■ Aim of the exercise:
Return, unaltered, every line from the beginning of the material below up to and including the one with "397]], 3), [rear_pin]);".

■ Supplied information:
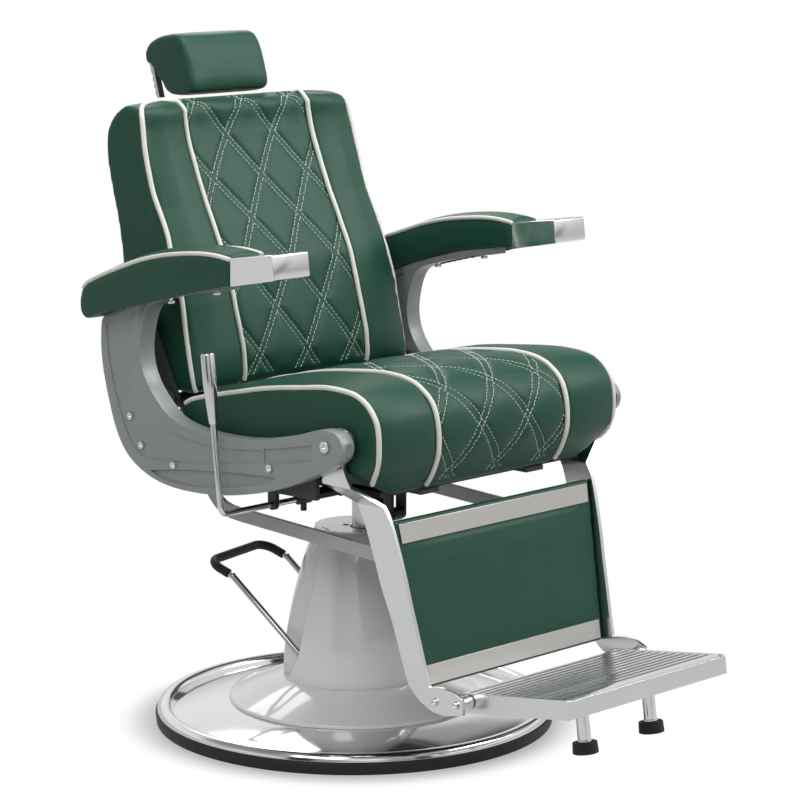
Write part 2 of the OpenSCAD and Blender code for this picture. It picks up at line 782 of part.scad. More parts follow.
link_path = concat([front_pin, [-236, 350], [60, 363.5]],
    smooth([[84, 365.5], [104, 371], [120, 382], [134, 397]], 3), [rear_pin]);

// The direction of a path at one of its points
function heading(p, i) = let (d = p[min(i + 1, len(p) - 1)] - p[max(i - 1, 0)]) d / norm(d);

// The outline of a strip with half-height h that follows a path
function strip(p, h) = concat(
    [for (i = [0 : len(p) - 1]) let (d = heading(p, i)) p[i] + h * [-d[1], d[0]]],
    [for (i = [len(p) - 1 : -1 : 0]) let (d = heading(p, i)) p[i] - h * [-d[1], d[0]]]);

module link_bar() {
    h = link_h / 2;
    color(cast_grey) difference() {
        union() {
            side(link_x - link_t / 2, link_x + link_t / 2) polygon(strip(link_path, h));
            rod_x(link_x - link_t / 2, link_x + link_t / 2, rear_pin, h + 2);
            rod_x(link_x - link_t / 2, link_x + link_t / 2, front_pin, h + 3);
        }
        rod_x(0, 400, rear_pin, link_pin_r + run_fit);
        rod_x(0, 400, front_pin, link_pin_r + eye_slack);
    }
}

module link_bar_L() {
    link_bar();
}

module link_bar_R() {
    mirror([1, 0, 0]) link_bar();
}

// ---------- leg rest ----------

leg_lean = 11.2;
leg_foot = [-341, 156];
panel_l = 259;
panel_t = 14;
strip_inset = 9;

// Local frame of the leg panel: origin at the foot of its rear face, +Z up the panel
module at_panel() {
    translate([0, leg_foot[0], leg_foot[1]]) rotate([-leg_lean, 0, 0]) children();
}

function panel_w(z) = leg_w_foot / 2 + (leg_w_top - leg_w_foot) / 2 * z / panel_l;

board_l = 9;

module leg_board() {
    w0 = panel_w(4) + 1;
    w1 = panel_w(panel_l - 4) + 2;
    color(wood) at_panel() rotate([90, 0, 0]) linear_extrude(board_l)
        polygon([[-w0, 4], [w0, 4], [w1, panel_l - 4], [-w1, panel_l - 4]]);
}

// One level of the leg pad: straight back, bulged front
function pad_ring(z, crown) = let (w = panel_w(z) - 1, y = -board_l - seat_gap) concat(
    [for (i = [0 : 8]) let (u = -1 + i / 4) [u * w, y - panel_t - crown * (1 - u * u * u * u), z]],
    [[w, y, z], [-w, y, z]]);

module leg_pad() {
    z0 = strip_h + 8;
    z1 = panel_l - strip_h - 9;
    levels = [[0, 0.3], [z0, 0.3], [z0 + 4, 3], [z0 + 30, 5], [z1 - 30, 5], [z1 - 4, 3], [z1, 0.3],
        [panel_l, 0.3]];
    color(green) at_panel() loft([for (l = levels) pad_ring(l[0], l[1])]);
}

module panel_strip(z) {
    w0 = panel_w(z) - strip_inset;
    w1 = panel_w(z + strip_h) - strip_inset;
    color(bright) at_panel() translate([0, -board_l - 2 * seat_gap - panel_t - 0.3, 0]) rotate([90, 0, 0])
        linear_extrude(2) polygon([[-w0, z], [w0, z], [w1, z + strip_h], [-w1, z + strip_h]]);
}

module panel_strips() {
    panel_strip(panel_l - strip_h - 5);
    panel_strip(4);
}

leg_rear = [[-238, 537], [-241, 520], [-238, 500], [-226, 484], [-223, 474], [-231, 460], [-252, 428],
    [-264, 398], [-278, 353], [-290, 309], [-308, 262], [-327, 196], [-338, 163], [-360, 142], [-388, 130]];
leg_toe = [[-412, 129], [-456, 138], [-456, 160], [-430, 170], [-404, 172]];
leg_face = [[-381, 168], [-371, 204], [-362, 243], [-351, 287], [-341, 332], [-329, 377], [-316, 418],
    [-304, 438], [-290, 462], [-282, 475], [-268, 500], [-276, 516], [-289, 530]];
leg_side = concat(smooth(leg_rear, 2), leg_toe, smooth(leg_face, 2), arc(leg_pivot, 24, 196, 0, 10));

// A leg arm seen from the front: foot, knee and top, as [distance from the middle, height]
leg_bends = [[leg_w_foot / 2 + 0.5, 100], [leg_w_foot / 2 + 0.5, 150], [leg_w_top / 2 + 4.5, 440],
    [frame_in - 0.8 - leg_arm_t, 474], [frame_in - 0.8 - leg_arm_t, 580]];
bend_drop = [0, 0, 0.53, 0.53, 0];
leg_out = leg_bends[1][0] + leg_arm_t;
leg_screw_p = [-392, 146];
foot_boss_r = 11;

module leg_arm() {
    front = [for (i = [4 : -1 : 0]) leg_bends[i] + leg_arm_t * [1, -bend_drop[i]]];
    color(bright) difference() {
        union() {
            intersection() {
                side(leg_bends[0][0] - 10, frame_in) polygon(leg_side);
                rotate([90, 0, 0]) linear_extrude(900, center = true) polygon(concat(leg_bends, front));
            }
            rod_x(plate_w / 2 + 2, leg_out - 1, foot_pivot, foot_boss_r);
        }
        rod_x(0, 400, leg_pivot, pin_r + run_fit);
        rod_x(0, leg_out - 2, foot_pivot, pin_r + run_fit);
        rod_x(0, 400, leg_screw_p, bolt_hole_r);
    }
}

module leg_arm_L() {
    leg_arm();
}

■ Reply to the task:
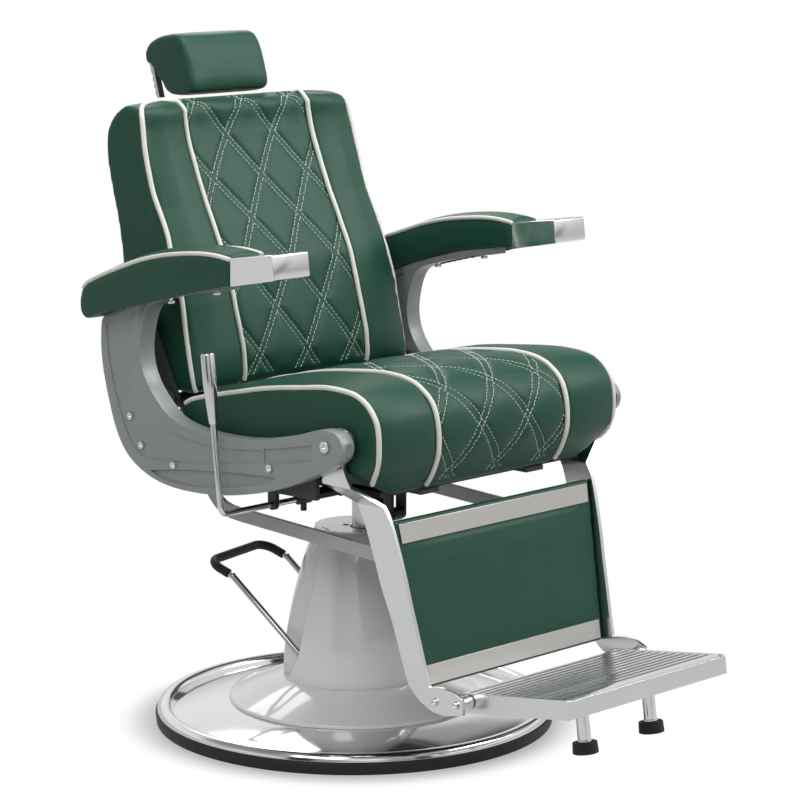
Write part 2 of the OpenSCAD and Blender code for this picture. It picks up at line 782 of part.scad. More parts follow.
link_path = concat([front_pin, [-236, 350], [60, 363.5]],
    smooth([[84, 365.5], [104, 371], [120, 382], [134, 397]], 3), [rear_pin]);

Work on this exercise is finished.